What the task asks >> Using the data beneath this instruction, retype only the lines from the one that contains "wall_plate();" down to the one that contains "for corner in", both included, exactly as they appear.

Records
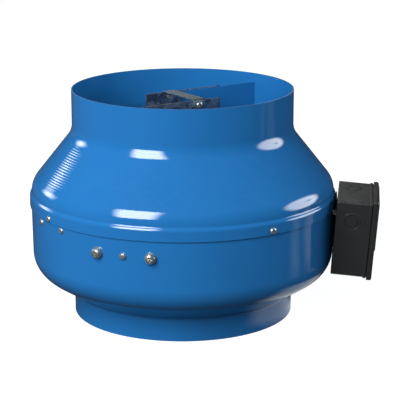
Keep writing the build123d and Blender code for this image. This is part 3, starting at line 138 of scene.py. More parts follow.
def turned_left(directions: np.ndarray) -> np.ndarray:
    """Each direction of the plane, a quarter turn to the left."""
    return np.stack([-directions[:, 1], directions[:, 0]], axis=1)


def rounded_path(corners: Points, bends: Sequence[float], steps: int) -> np.ndarray:
    """Straight runs joined by arcs.

    Each inner corner gives way to the arc that touches both of its runs. The arc starts
    bend * tan(turn / 2) before the corner, and its point at angle a lies sin(a) bends along the
    first run and 1 - cos(a) bends to the side of the turn.

    Args:
        corners: Corners of the outline, ends included.
        bends: Radius at each inner corner.
        steps: Points on each arc.

    Returns:
        The outline's points, one row each.
    """
    points = np.asarray(corners, float)
    parts = [points[:1]]
    for before, corner, after, bend in zip(points, points[1:], points[2:], bends):
        first = (corner - before) / np.linalg.norm(corner - before)
        second = (after - corner) / np.linalg.norm(after - corner)
        turn = math.acos(float(np.clip(first @ second, -1, 1)))
        side = (second - first * math.cos(turn)) / math.sin(turn)
        start = corner - first * bend * math.tan(turn / 2)
        angle = np.linspace(0, turn, steps)[:, None]
        parts.append(start + bend * (np.sin(angle) * first + (1 - np.cos(angle)) * side))
    parts.append(points[-1:])
    return np.concatenate(parts)


def moved_path(path: np.ndarray, depth: float) -> np.ndarray:
    """An outline moved to its left: each point goes depth along the mitre of its two runs.

    Args:
        path: The outline's points.
        depth: How far its runs move.

    Returns:
        The moved points.
    """
    runs = np.diff(path, axis=0)
    sides = turned_left(runs / np.linalg.norm(runs, axis=1)[:, None])
    mitre = np.concatenate([sides[:1], sides]) + np.concatenate([sides, sides[-1:]])
    return path + depth * 2 * mitre / (mitre * mitre).sum(axis=1)[:, None]


def blunt_end(end: np.ndarray, ahead: np.ndarray, side: np.ndarray, thickness: float,
              edge: float) -> np.ndarray:
    """Points round a sheet's cut edge, from one face to the other.

    The edge is a squared-off half ellipse: across it goes as the root of sin, ahead as the root
    of cos, so that it is flat in the middle and its corners are soft.

    Args:
        end: Point of the first face at the cut.
        ahead: Unit direction out of the sheet.
        side: Unit direction to the second face.
        thickness: Sheet thickness.
        edge: How far the cut stands out beyond the faces' ends.

    Returns:
        The points, without the two faces' own ends.
    """
    angle = np.linspace(-math.pi / 2, math.pi / 2, CUT_STEPS)[1:-1]
    across = np.sign(np.sin(angle)) * np.sqrt(np.abs(np.sin(angle))) / 2 + 0.5
    out = np.sqrt(np.cos(angle)) * edge
    return end + across[:, None] * side * thickness + out[:, None] * ahead


def sheet_section(path: np.ndarray, thickness: float, edge: float) -> np.ndarray:
    """Closed section of a bent sheet: one face, a blunt cut, the other face, a blunt cut.

    Args:
        path: One face of the sheet. The other lies to its left.
        thickness: Sheet thickness.
        edge: Length of the rounding at each cut, taken off both faces' ends.

    Returns:
        The closed outline, its first point not repeated.
    """
    ahead = (path[-1] - path[-2]) / np.linalg.norm(path[-1] - path[-2])
    back = (path[0] - path[1]) / np.linalg.norm(path[0] - path[1])
    face = path.copy()
    face[-1] -= ahead * edge
    face[0] -= back * edge
    far = blunt_end(face[-1], ahead, turned_left(ahead[None])[0], thickness, edge)
    near = blunt_end(face[0], back, turned_left(-back[None])[0], thickness, edge)
    return np.concatenate([face, far, moved_path(face, thickness)[::-1], near[::-1]])


def lathe_grid(section: np.ndarray, around: int) -> np.ndarray:
    """A surface turned about the axis.

    The point at angle a and section point (r, z) is (r cos a, r sin a, z).

    Args:
        section: Outline of (radius, height) points.
        around: Number of steps in the turn.

    Returns:
        A grid of points, one row for each angle.
    """
    angle = np.linspace(0, 2 * math.pi, around, endpoint=False)[:, None]
    radius, height = section[None, :, 0], section[None, :, 1]
    return np.stack([radius * np.cos(angle), radius * np.sin(angle),
                     np.broadcast_to(height, (around, height.shape[1]))], axis=2)


def rounded_frame(half_width: float, half_rise: float, corner: float) -> np.ndarray:
    """A rectangle with round corners: the points of its four arcs, anticlockwise.

    Args:
        half_width: Half of the rectangle across.
        half_rise: Half of the rectangle upwards.
        corner: Radius of its corners.

    Returns:
        The points, arc after arc.
    """
    signs = np.array([(1, 1), (-1, 1), (-1, -1), (1, -1)])
    middles = signs * (half_width - corner, half_rise - corner)
    turn = np.linspace(0, math.pi / 2, CORNER_STEPS)[None] + np.arange(4)[:, None] * math.pi / 2
    arcs = middles[:, None] + corner * np.stack([np.cos(turn), np.sin(turn)], axis=2)
    return arcs.reshape(-1, 2)


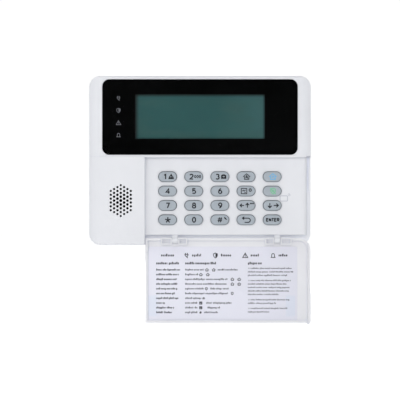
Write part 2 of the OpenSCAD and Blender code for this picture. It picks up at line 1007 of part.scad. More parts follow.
// Coil spring under the plunger's collar
module tamper_spring() {
    wire_r = 0.18;
    coil_r = 1.3;
    turns = 4;
    per_turn = 20;
    sides = 8;
    low_y = tamper_seat_y + wire_r + 0.02;
    rise = tamper_collar_y - tamper_seat_y - 2 * wire_r - 0.04;
    last = turns * per_turn;
    rings = [for (i = [0:last], j = [0:sides - 1])
        let (a = 360 * i / per_turn, b = 360 * j / sides, r = coil_r + wire_r * cos(b))
            [r * cos(a), low_y + rise * i / last + wire_r * sin(b), r * sin(a)]];
    walls = [for (i = [0:last - 1], j = [0:sides - 1])
        let (k = (j + 1) % sides)
            [i * sides + j, i * sides + k, (i + 1) * sides + k, (i + 1) * sides + j]];
    ends = [[for (j = [sides - 1:-1:0]) j], [for (j = [0:sides - 1]) last * sides + j]];
    color(steel)
    at_tamper()
        polyhedron(rings, concat(walls, ends), convexity = 8);
}

module at_terminals() {
    for (i = [0:3])
        translate([(i - 1.5) * way, 0, 0])
            children();
}

// Block with a wire hole and a screw well in each of its four ways
module terminal_block() {
    color("seagreen")
    difference() {
        box([-2 * way, board_back_y, 0], [2 * way, terminal_back_y, terminal_h]);
        at_terminals() {
            translate([0, board_back_y + 2.6, -1])
                cylinder(r = 1.4, h = 6);
            translate([0, 0, terminal_h / 2])
                post(terminal_well_r, terminal_back_y - 3.4, terminal_back_y + 1);
        }
    }
}

module terminal_screws() {
    color(steel)
    at_terminals()
        translate([0, 0, terminal_h / 2])
            screw(1.2, terminal_well_r - 0.1, terminal_back_y - 3.2, terminal_back_y - 1.6, 1.2);
}

module housing_screws() {
    color(steel)
    at_places(housing_screw_at)
        screw(screw_r, screw_head_r, housing_tip_y, housing_head_y, 1.5);
}

module board_screws() {
    color(steel)
    at_places(board_screw_at)
        screw(screw_r, screw_head_r, board_tip_y, board_back_y, 1.2);
}

module plate_lock_screw() {
    color(steel)
    translate([0, lock_y, lock_z + 1.5])
        difference() {
            union() {
                translate([0, 0, -lock_head_t])
                    cylinder(r = lock_head_r, h = lock_head_t);
                cylinder(r = screw_r, h = 7.3);
            }
            box([-lock_head_r, -slot_w / 2, -2], [lock_head_r, slot_w / 2, -lock_head_t / 2]);
        }
}

wall_plate();
rear_housing();
front_housing();
display_lens();
lens_mask();
lcd_gasket();
lcd_glass();
lcd_backlight();
lcd_frame();
lcd_ribbon();
indicator_light_guide();
indicator_leds();
main_board();
board_components();
keypad_mat();
reader_coil();
key_1();
key_2();
key_3();
key_stay_arm();
key_away_arm();
key_4();
key_5();
key_6();
key_bypass();
key_disarm();
key_7();
key_8();
key_9();
key_left_up();
key_down_right();
key_star();
key_0();
key_hash();
key_back();
key_enter();
cover_flap();
cover_label();
grille_cloth();
speaker_gasket();
speaker_frame();
speaker_cone();
speaker_magnet();
speaker_lead();
tamper_switch();
tamper_plunger();
tamper_spring();
terminal_block();
terminal_screws();
housing_screws();
board_screws();
plate_lock_screw();
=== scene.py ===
import math
import random
from collections import namedtuple

import bmesh
import bpy
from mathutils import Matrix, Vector


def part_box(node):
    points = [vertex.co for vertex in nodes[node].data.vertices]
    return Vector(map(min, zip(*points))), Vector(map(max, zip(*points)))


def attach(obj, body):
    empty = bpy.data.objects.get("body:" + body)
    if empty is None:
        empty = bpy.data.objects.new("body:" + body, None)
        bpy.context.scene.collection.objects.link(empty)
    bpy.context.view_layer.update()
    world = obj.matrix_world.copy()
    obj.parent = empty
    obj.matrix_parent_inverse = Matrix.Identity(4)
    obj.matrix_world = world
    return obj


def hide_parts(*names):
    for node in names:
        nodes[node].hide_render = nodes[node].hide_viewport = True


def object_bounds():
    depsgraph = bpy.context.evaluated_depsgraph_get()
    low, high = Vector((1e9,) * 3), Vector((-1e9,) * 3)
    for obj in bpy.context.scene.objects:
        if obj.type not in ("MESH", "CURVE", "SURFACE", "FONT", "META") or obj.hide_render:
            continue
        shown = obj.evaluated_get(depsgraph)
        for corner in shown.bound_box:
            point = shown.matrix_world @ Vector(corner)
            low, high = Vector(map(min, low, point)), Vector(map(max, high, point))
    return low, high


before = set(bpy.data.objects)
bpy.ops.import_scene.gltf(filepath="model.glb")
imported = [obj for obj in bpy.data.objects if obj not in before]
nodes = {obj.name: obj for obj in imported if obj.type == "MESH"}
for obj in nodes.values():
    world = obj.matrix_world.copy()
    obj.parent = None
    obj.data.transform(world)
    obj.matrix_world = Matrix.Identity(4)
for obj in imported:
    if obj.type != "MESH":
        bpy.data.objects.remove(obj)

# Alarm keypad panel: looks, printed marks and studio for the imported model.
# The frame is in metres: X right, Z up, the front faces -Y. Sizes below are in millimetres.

cad_low, cad_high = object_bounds()

MM = 0.001


# ---- Colours ----

def linear(level):
    """A display level from 0 to 255 as linear light."""
    share = level / 255
    return share / 12.92 if share <= 0.04045 else ((share + 0.055) / 1.055) ** 2.4


def paint(red, green, blue, light=1.0):
    """A colour from display levels, scaled by light."""
    return tuple(linear(level) * light for level in (red, green, blue)) + (1.0,)


# Surfaces in this studio look a little darker than their paint, so paints are lightened by this much
STUDIO = 1.12

SHELL = paint(227, 228, 231, STUDIO)
COVER = paint(229, 229, 231, STUDIO)
PLATE = paint(214, 216, 219, STUDIO)
RUBBER = paint(167, 175, 182, STUDIO)
INK = paint(30, 32, 38)
INK_BLUE = paint(112, 176, 216, STUDIO)
INK_GREEN = paint(118, 192, 148, STUDIO)
INK_GREY = paint(190, 192, 200, STUDIO)
INK_INDICATOR = paint(132, 135, 142, STUDIO)
INK_LABEL = paint(44, 44, 52)
LABEL = paint(232, 232, 241, STUDIO)
LABEL_TINT = paint(226, 230, 241, STUDIO)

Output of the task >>
wall_plate();
rear_housing();
front_housing();
display_lens();
lens_mask();
lcd_gasket();
lcd_glass();
lcd_backlight();
lcd_frame();
lcd_ribbon();
indicator_light_guide();
indicator_leds();
main_board();
board_components();
keypad_mat();
reader_coil();
key_1();
key_2();
key_3();
key_stay_arm();
key_away_arm();
key_4();
key_5();
key_6();
key_bypass();
key_disarm();
key_7();
key_8();
key_9();
key_left_up();
key_down_right();
key_star();
key_0();
key_hash();
key_back();
key_enter();
cover_flap();
cover_label();
grille_cloth();
speaker_gasket();
speaker_frame();
speaker_cone();
speaker_magnet();
speaker_lead();
tamper_switch();
tamper_plunger();
tamper_spring();
terminal_block();
terminal_screws();
housing_screws();
board_screws();
plate_lock_screw();
=== scene.py ===
import math
import random
from collections import namedtuple

import bmesh
import bpy
from mathutils import Matrix, Vector


def part_box(node):
    points = [vertex.co for vertex in nodes[node].data.vertices]
    return Vector(map(min, zip(*points))), Vector(map(max, zip(*points)))


def attach(obj, body):
    empty = bpy.data.objects.get("body:" + body)
    if empty is None:
        empty = bpy.data.objects.new("body:" + body, None)
        bpy.context.scene.collection.objects.link(empty)
    bpy.context.view_layer.update()
    world = obj.matrix_world.copy()
    obj.parent = empty
    obj.matrix_parent_inverse = Matrix.Identity(4)
    obj.matrix_world = world
    return obj


def hide_parts(*names):
    for node in names:
        nodes[node].hide_render = nodes[node].hide_viewport = True


def object_bounds():
    depsgraph = bpy.context.evaluated_depsgraph_get()
    low, high = Vector((1e9,) * 3), Vector((-1e9,) * 3)
    for obj in bpy.context.scene.objects:
        if obj.type not in ("MESH", "CURVE", "SURFACE", "FONT", "META") or obj.hide_render:
            continue
        shown = obj.evaluated_get(depsgraph)
        for corner in shown.bound_box:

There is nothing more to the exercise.